Now that we’ve gotten that out of the way, let’s talk about what they actually are – a black metal band from Kraków, Poland, known in underground circles for their melodic grooves, which don’t get in the way at all of being dark and Satanic. They were solely a studio act for the first twelve years of their existence, but have recently begun to perform live shows, and we’ll be lucky enough to see them appear at this year’s Maryland Deathfest, their first ever US appearance.

Mgła consists of Mikołaj “M.” Żentara on guitar, bass and vocals and Maciej “Darkside” Kowalski on drums, both of whom are also in the black metal band Kriegsmaschine (which is a bit heavier and less melodic than Mgła). Mgla was something of a studio side project for these guys, but the two bands switched roles in 2012. The band explained on their Facebook page (here), “Primary reason for playing live is will to perform music in complete band setting. Attempt was made after Kriegsmaschine essentially became a studio project; roles switched as KSM used to operate as ‘band’ and Mgła as ‘project’.” Since starting to tour, Mgła has found “much higher interest that anticipated” in their live shows.

This is undoubtedly partly due to their 2012 release With Hearts Toward None, which was enthusiastically welcomed by the underground black metal community. The band weaves together melodic leads, cascades of atmospheric guitars, blasting drums and crushingly evil growls into a mind-bending juxtaposition of beauty and light with darkness and annihilation. The album really gets good around the IIIrd and IVth track (the tracks don’t have unique names, but are just identified with Roman numerals after the album name), when the guitars get really groovy, without losing the atmospheric feel. Some may find it repetitive, but I could listen to these riffs wash over me all day. I also found myself frequently noticing the cymbals; they’re very distinct and Darkside uses them to create some unusual rhythms.

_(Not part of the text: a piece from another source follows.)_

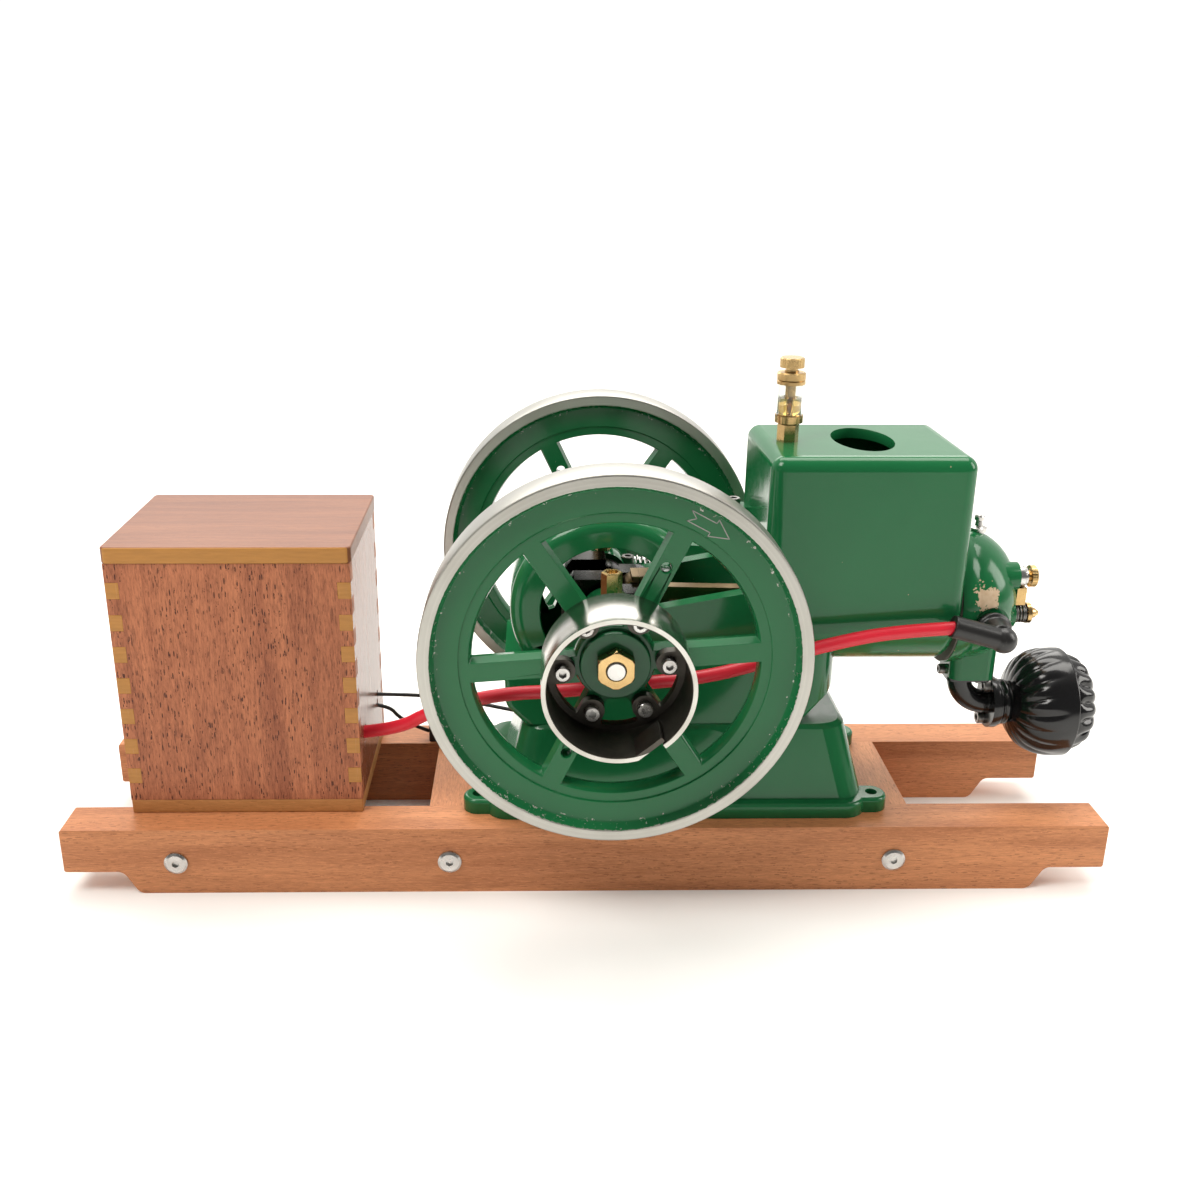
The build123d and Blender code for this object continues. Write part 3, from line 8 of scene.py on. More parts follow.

While there are some more aggressive songs on the album, such as VI and VII, which feature some segments of faster, driving guitars, most of the songs have gentler, flowing guitar work that contrasts strangely with the dark subject matter embodied in the lyrics. The atmospheric guitar work, which often makes me think of sheets of falling rain, isn’t quite calming since it’s generally accompanied by battering drums, raspy growled vocals or ominous rumbling bass. But it has a hopeful, upward momentum that’s at odds with what the band says in their lyrics. At first I thought this reflected a certain Satanic faith in the individual, which is what the first track describes:

I shall erect myself over transience
I shall ascend over flesh
Steadfastly tearing through aether
I shall rise to the beyond
I shall reveal heights
not yet imagined
I shall rewrite Summa de homine
I shall speak with tongues of angels
And I shall burn with pure light

In “III,” the contrast between music and lyrics is starker, as the lyrics describe a world of darkness and ruin, covered in gray ash and despair, and yet the guitars seem filled with light and hope. There was a ray of hope in the lyrics with the lines, “And you shall know perdition/And it will set you free.” By “VI,” though, this hope is no more; the end of the song calls for the day “Where all flesh dies/that moves upon the earth/And this rotten cesspool/is swept clean.” Gone is the supreme confidence in the self of the first song; nothing is worth saving. It’s like the worst moments of depression, when there is absolutely no point to anything. The last track seems to actually act out this nihilistic wish in a storm of destruction; the ten-minute song finishes with a couple of instrumental minutes, where the drums suddenly go into a frenzy about a minute from the end, faster and faster, the storm overtaking us, and waves of atmospheric guitars inexorably wash over us, until finally the guitar fades out as all is destroyed. I suppose to some the end of the world is beautiful.

Contradictions are inherent in almost everything in existence, though, and the tension created thereby makes the music more interesting – the melodic grooves are all the more enjoyable for being presented alongside loathing for society, humanity and existence.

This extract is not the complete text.